BRIEF: Return every line of the data below that includes the string "bends".
╭─ DATA RECORDS
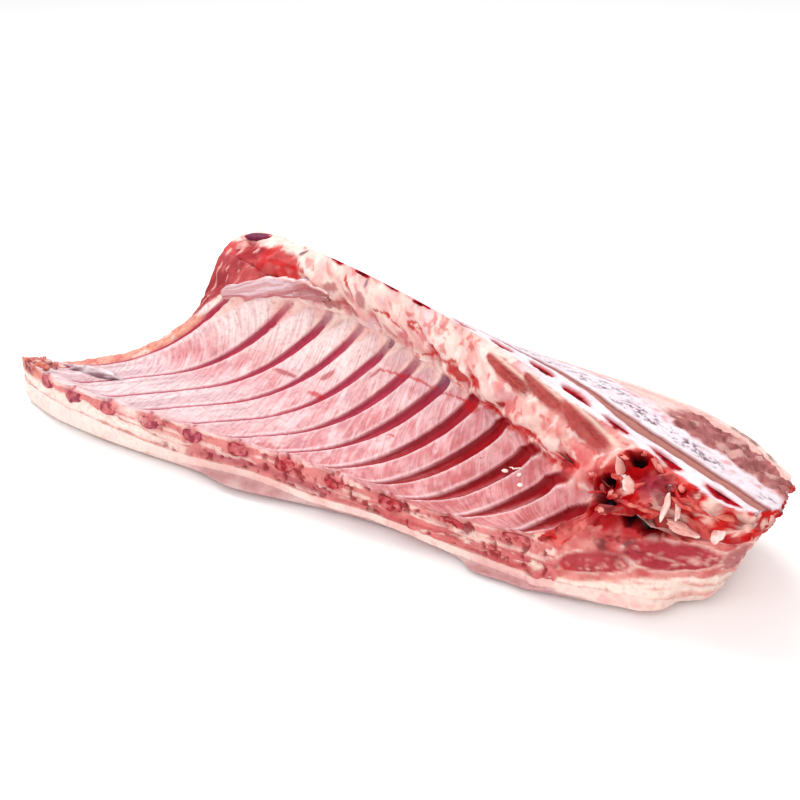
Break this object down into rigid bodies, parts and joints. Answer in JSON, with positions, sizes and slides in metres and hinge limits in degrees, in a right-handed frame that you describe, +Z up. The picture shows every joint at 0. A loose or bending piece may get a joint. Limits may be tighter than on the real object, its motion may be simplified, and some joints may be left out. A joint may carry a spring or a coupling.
{
  "type": "raw rack of lamb",
  "caption": "Raw split rib cage of lamb lying on its fat side, cavity up: curved ribs in lean meat, sawn half backbone along one edge, fat cover underneath.",
  "frame": {"origin": "on the table, under the middle of the piece's box", "axes": "+X along the spine towards the neck end, +Y towards the back, +Z up from the table, rib cavity up"},
  "size_m": [0.3949, 0.2277, 0.088],
  "materials": {
    "lean_meat": "moist raw lamb meat under a thin pale lilac membrane, darker red where it is cut",
    "fat": "cream to pale pink outer fat, waxy, with thin red streaks at the cuts",
    "rib_bone": "dark red rib showing through the membrane, porous dark red marrow at the sawn end",
    "sawn_bone": "sawn backbone, chalky white with speckled spongy bone, dark red marrow slots and cream fat on the cavity side"
  },
  "bodies": {
    "root": {"lean": "lean_meat", "fat_cover": "fat", "rib_01": "rib_bone", "rib_02": "rib_bone", "rib_03": "rib_bone", "rib_04": "rib_bone", "rib_05": "rib_bone", "rib_06": "rib_bone", "rib_07": "rib_bone", "rib_08": "rib_bone", "rib_09": "rib_bone", "rib_10": "rib_bone", "rib_11": "rib_bone", "rib_12": "rib_bone", "rib_13": "rib_bone", "vertebra_01": "sawn_bone", "vertebra_02": "sawn_bone", "vertebra_03": "sawn_bone", "vertebra_04": "sawn_bone", "vertebra_05": "sawn_bone", "vertebra_06": "sawn_bone", "vertebra_07": "sawn_bone", "vertebra_08": "sawn_bone", "vertebra_09": "sawn_bone", "vertebra_10": "sawn_bone", "vertebra_11": "sawn_bone", "vertebra_12": "sawn_bone", "vertebra_13": "sawn_bone", "vertebra_14": "sawn_bone"}
  },
  "joints": []
}
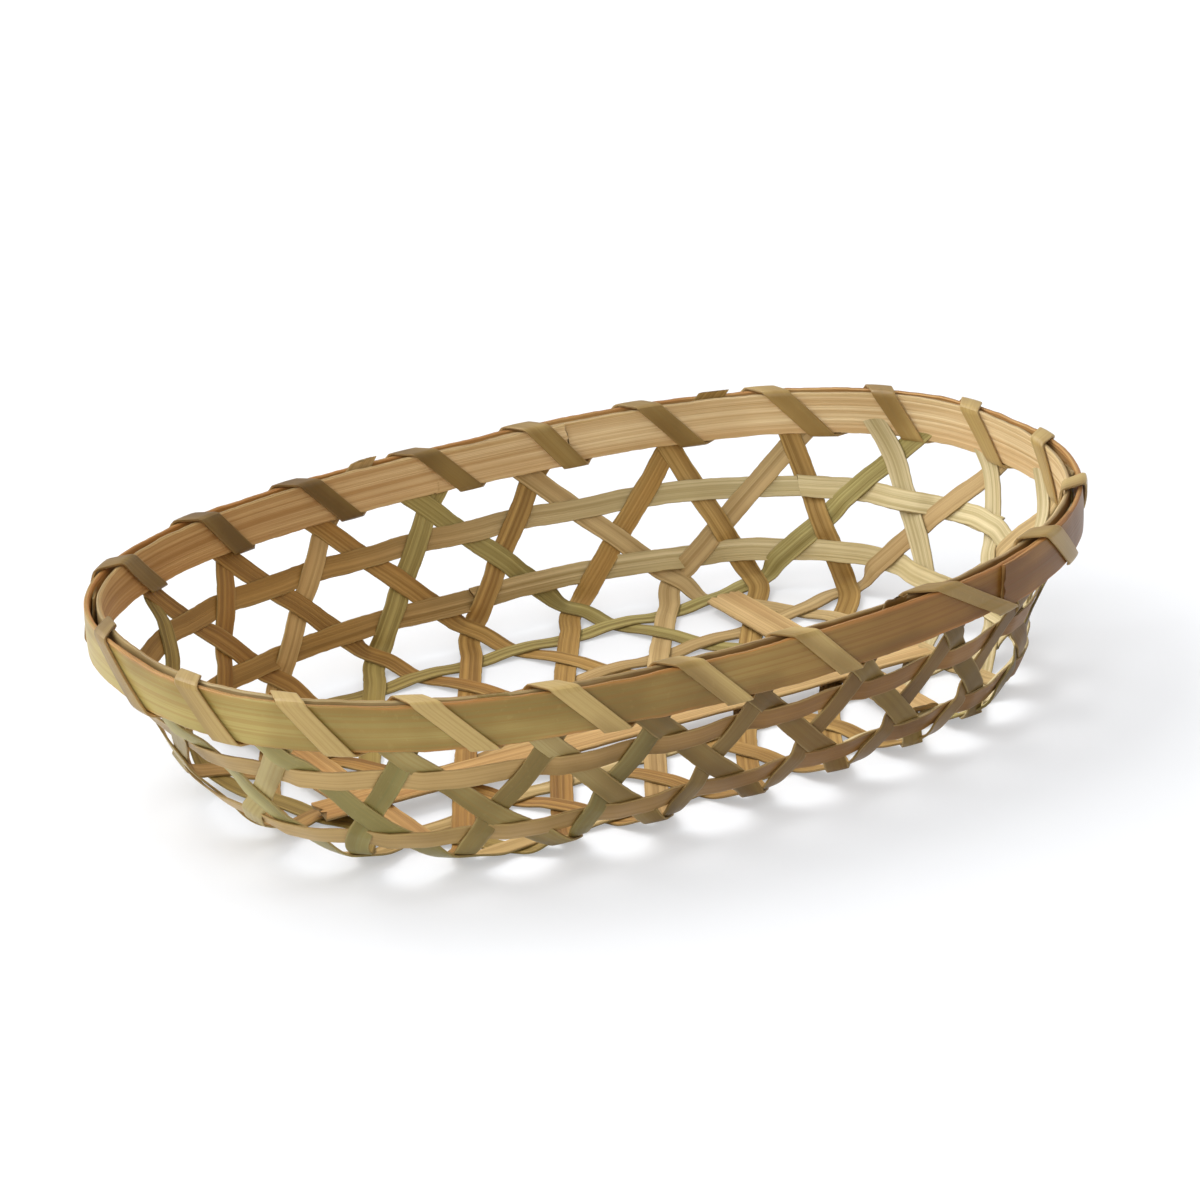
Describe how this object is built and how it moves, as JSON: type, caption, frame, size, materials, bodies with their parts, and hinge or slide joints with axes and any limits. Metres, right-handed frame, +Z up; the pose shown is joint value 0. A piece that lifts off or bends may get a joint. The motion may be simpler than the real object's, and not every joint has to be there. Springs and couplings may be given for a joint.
{
  "type": "open-weave oval bamboo basket",
  "caption": "Shallow oval bamboo basket in an open hexagonal weave, with two hoops round the wall, a bound double-band rim and wide braces across the floor.",
  "frame": {"origin": "under the middle of the basket, on the surface that its floor strips rest on", "axes": "+X along the long side, +Y across it, +Z up"},
  "size_m": [0.1814, 0.1224, 0.0364],
  "materials": {
    "lengthwise_strip": "split bamboo, satin",
    "right_leaning_strip": "split bamboo, satin",
    "left_leaning_strip": "split bamboo, pale flesh side",
    "hoop_strip": "split bamboo, satin",
    "inner_band": "split bamboo, fine lengthwise fibres",
    "outer_band": "bamboo skin, slightly glossy",
    "binding": "bamboo skin, slightly glossy",
    "brace": "split bamboo, fine lengthwise fibres"
  },
  "bodies": {
    "root": {"long_strip_1": "lengthwise_strip", "long_strip_2": "lengthwise_strip", "long_strip_3": "lengthwise_strip", "long_strip_4": "lengthwise_strip", "long_strip_5": "lengthwise_strip", "right_strip_1": "right_leaning_strip", "right_strip_2": "right_leaning_strip", "right_strip_3": "right_leaning_strip", "right_strip_4": "right_leaning_strip", "right_strip_5": "right_leaning_strip", "right_strip_6": "right_leaning_strip", "right_strip_7": "right_leaning_strip", "right_strip_8": "right_leaning_strip", "right_strip_9": "right_leaning_strip", "left_strip_1": "left_leaning_strip", "left_strip_2": "left_leaning_strip", "left_strip_3": "left_leaning_strip", "left_strip_4": "left_leaning_strip", "left_strip_5": "left_leaning_strip", "left_strip_6": "left_leaning_strip", "left_strip_7": "left_leaning_strip", "hoop_upper": "hoop_strip", "hoop_lower": "hoop_strip", "rim_inner_band": "inner_band", "rim_outer_band": "outer_band", "rim_binding": "binding", "floor_brace_left": "brace", "floor_brace_right": "brace", "floor_brace_long": "brace"}
  },
  "joints": []
}
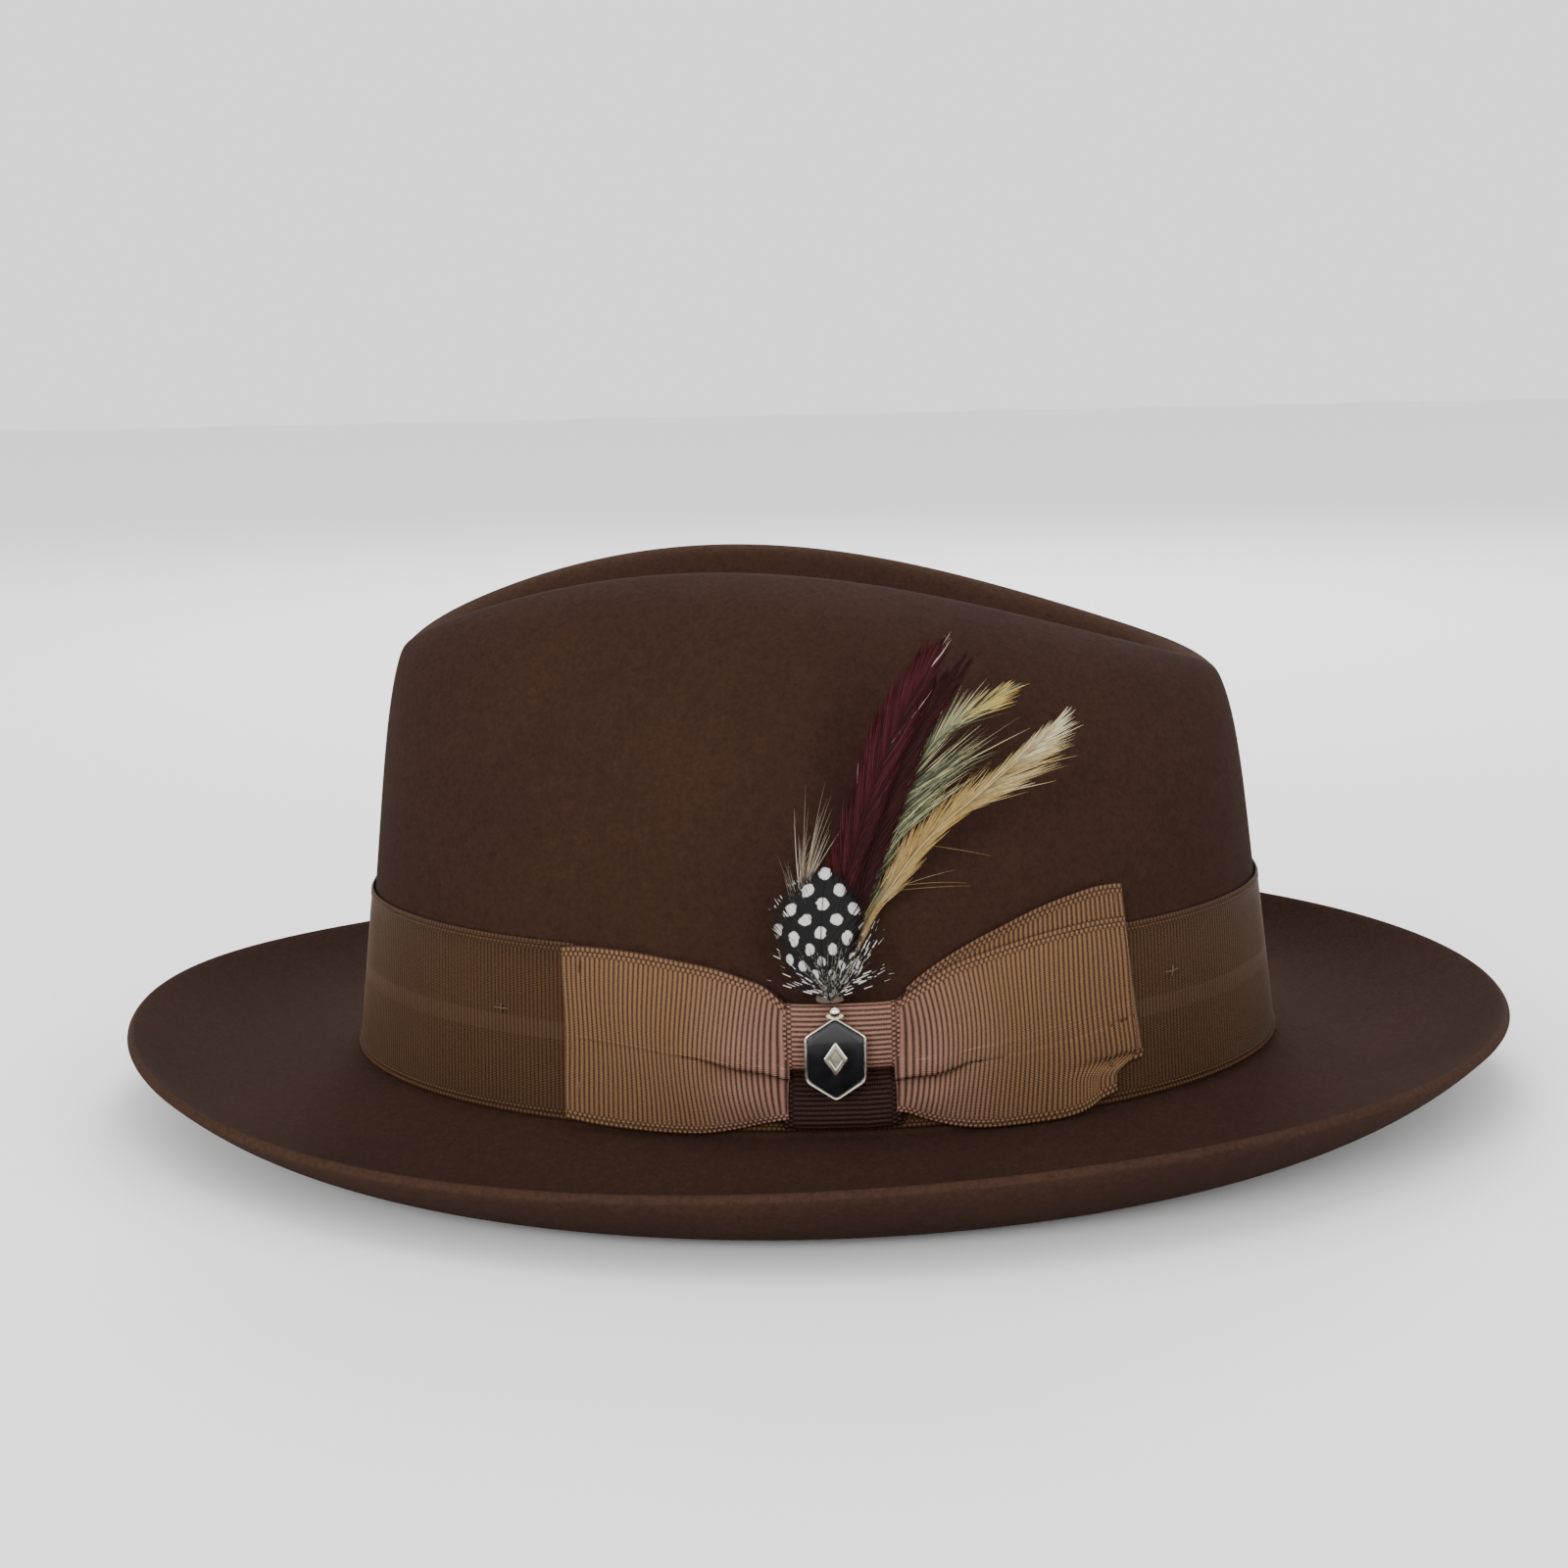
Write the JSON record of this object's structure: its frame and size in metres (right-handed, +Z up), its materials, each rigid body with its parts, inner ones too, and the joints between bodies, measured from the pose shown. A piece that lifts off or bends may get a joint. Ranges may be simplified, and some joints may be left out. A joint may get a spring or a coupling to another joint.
{
  "type": "fedora hat",
  "caption": "Felt fedora with a centre-dent crown, curled raw-edge brim, grosgrain band with a side bow, feathers and a small pin badge.",
  "frame": {"origin": "on the plane that the brim rests on, below the centre of the brim's oval", "axes": "+Z up, -Y to the front of the hat, +X to the wearer's left, where the bow is"},
  "size_m": [0.2902, 0.3106, 0.117],
  "materials": {
    "felt": "matt wool felt with a short nap",
    "grosgrain": "ribbed grosgrain with a low sheen",
    "thread": "matt sewing thread",
    "badge_metal": "polished",
    "enamel": "gloss",
    "clutch_metal": "satin",
    "tape": "matt woven tape",
    "leather": "satin, fine grain",
    "reed": "matt",
    "satin_ribbon": "satin",
    "lining": "satin weave",
    "golden_feather": "soft sheen",
    "olive_feather": "soft sheen",
    "cream_feather": "soft sheen",
    "burgundy_feather": "soft sheen",
    "guinea_feather": "black with white dots"
  },
  "bodies": {
    "hat": {"felt_body": "felt", "band_ribbon": "grosgrain", "band_tacks": "thread", "bow_front_loop": "grosgrain", "bow_rear_loop": "grosgrain", "bow_rear_tail": "grosgrain", "knot_wrap": "grosgrain", "bow_tacks": "thread", "pin_clutch": "clutch_metal", "reed_tape": "tape", "sweatband": "leather", "sweatband_reed": "reed", "sweatband_stitching": "thread", "sweatband_bow": "satin_ribbon", "lining_side": "lining", "lining_tip": "lining"},
    "feather_bunch": {"quill_binding": "thread", "golden_hackle": "golden_feather", "olive_hackle": "olive_feather", "wisp_plume": "cream_feather", "burgundy_feather_back": "burgundy_feather", "burgundy_feather_front": "burgundy_feather", "small_guinea_feather": "guinea_feather", "guinea_feather": "guinea_feather"},
    "badge_pin": {"badge_plate": "badge_metal", "badge_enamel": "enamel", "badge_post": "badge_metal"}
  },
  "joints": [
    {"name": "feather_slide", "type": "slide", "parent": "hat", "child": "feather_bunch", "axis": [0, 0, 1], "range_m": [0, 0.05]},
    {"name": "badge_slide", "type": "slide", "parent": "hat", "child": "badge_pin", "axis": [1, 0, 0], "range_m": [0, 0.012]}
  ]
}
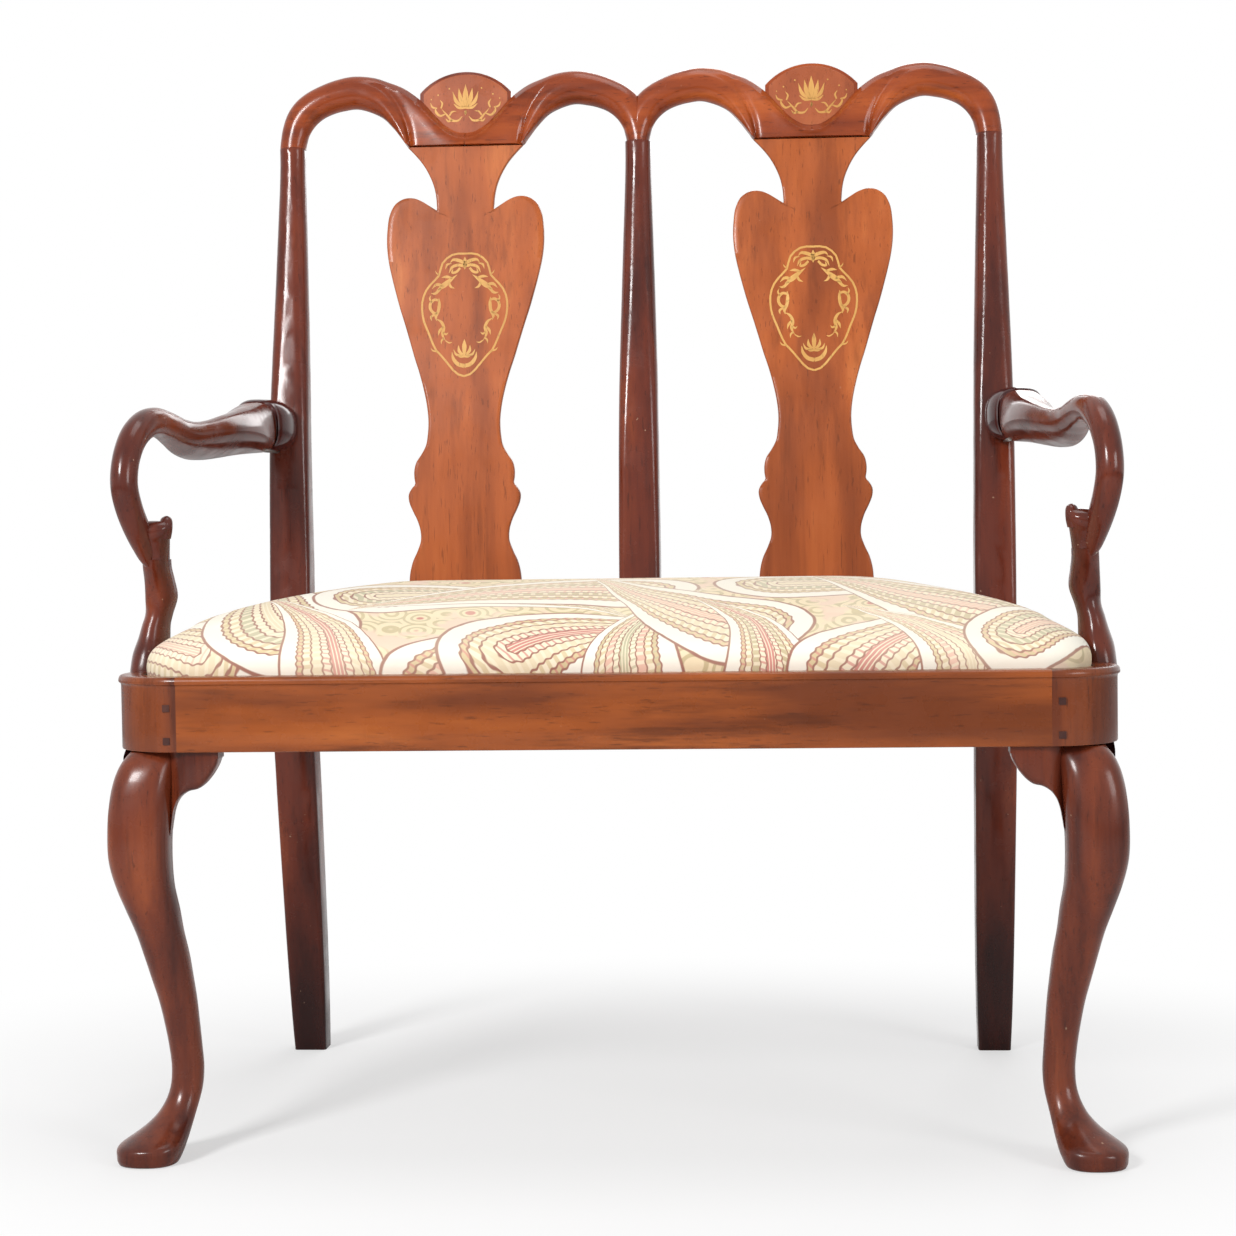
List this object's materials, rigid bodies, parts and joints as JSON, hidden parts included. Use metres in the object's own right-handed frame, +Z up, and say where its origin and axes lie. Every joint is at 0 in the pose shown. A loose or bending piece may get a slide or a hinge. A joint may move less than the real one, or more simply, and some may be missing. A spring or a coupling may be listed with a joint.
{
  "type": "settee",
  "caption": "Open-arm settee with a double chair back of vase splats, arched crest rails, shepherd's-crook arms, cabriole front legs and a patterned drop-in seat.",
  "frame": {"origin": "on the floor, under the middle of the settee's bounding box", "axes": "+X towards the sitter's left (right as seen from the front), +Y towards the back, +Z up; the front faces -Y"},
  "size_m": [0.905, 0.545, 1.0319],
  "materials": {
    "mahogany": "polished",
    "veneer": "polished",
    "boxwood": "polished",
    "beech": "unpolished",
    "woven_cover": "printed paisley weave",
    "horsehair": "coarse stuffing",
    "webbing": "woven jute",
    "hessian": "woven jute",
    "black_cotton": "thin cotton",
    "steel": "plain"
  },
  "bodies": {
    "frame": {"front_joint_pegs": "mahogany", "front_seat_rail": "mahogany", "rear_seat_rail": "mahogany", "rear_seat_bearer": "beech", "seat_brace": "beech", "left_side_rail": "mahogany", "right_side_rail": "mahogany", "left_rear_post": "mahogany", "right_rear_post": "mahogany", "centre_post": "mahogany", "left_crest_rail": "mahogany", "right_crest_rail": "mahogany", "left_tablet_panel": "veneer", "right_tablet_panel": "veneer", "left_tablet_inlay": "boxwood", "right_tablet_inlay": "boxwood", "left_splat": "mahogany", "right_splat": "mahogany", "left_splat_inlay": "boxwood", "right_splat_inlay": "boxwood", "left_splat_shoe": "mahogany", "right_splat_shoe": "mahogany", "left_front_leg": "mahogany", "right_front_leg": "mahogany", "left_front_knee_bracket": "mahogany", "right_front_knee_bracket": "mahogany", "left_side_knee_bracket": "mahogany", "right_side_knee_bracket": "mahogany", "left_arm": "mahogany", "right_arm": "mahogany", "left_arm_block": "mahogany", "right_arm_block": "mahogany", "left_arm_support": "mahogany", "right_arm_support": "mahogany", "arm_screws": "steel", "arm_support_screws": "steel", "corner_block_screws": "steel", "left_front_corner_block": "beech", "right_front_corner_block": "beech", "left_rear_corner_block": "beech", "right_rear_corner_block": "beech"},
    "slip_seat": {"seat_cover": "woven_cover", "seat_stuffing": "horsehair", "seat_base_cloth": "hessian", "seat_webbing_across": "webbing", "seat_webbing_deep": "webbing", "seat_frame_front": "beech", "seat_frame_back": "beech", "left_seat_frame_side": "beech", "right_seat_frame_side": "beech", "seat_tacks": "steel", "seat_dust_cover": "black_cotton"}
  },
  "joints": [
    {"name": "seat_lift", "type": "slide", "parent": "frame", "child": "slip_seat", "axis": [0, 0, 1], "range_m": [0, 0.03]}
  ]
}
╰─
CORRECT RESULT:
Describe how this object is built and how it moves, as JSON: type, caption, frame, size, materials, bodies with their parts, and hinge or slide joints with axes and any limits. Metres, right-handed frame, +Z up; the pose shown is joint value 0. A piece that lifts off or bends may get a joint. The motion may be simpler than the real object's, and not every joint has to be there. Springs and couplings may be given for a joint.
Write the JSON record of this object's structure: its frame and size in metres (right-handed, +Z up), its materials, each rigid body with its parts, inner ones too, and the joints between bodies, measured from the pose shown. A piece that lifts off or bends may get a joint. Ranges may be simplified, and some joints may be left out. A joint may get a spring or a coupling to another joint.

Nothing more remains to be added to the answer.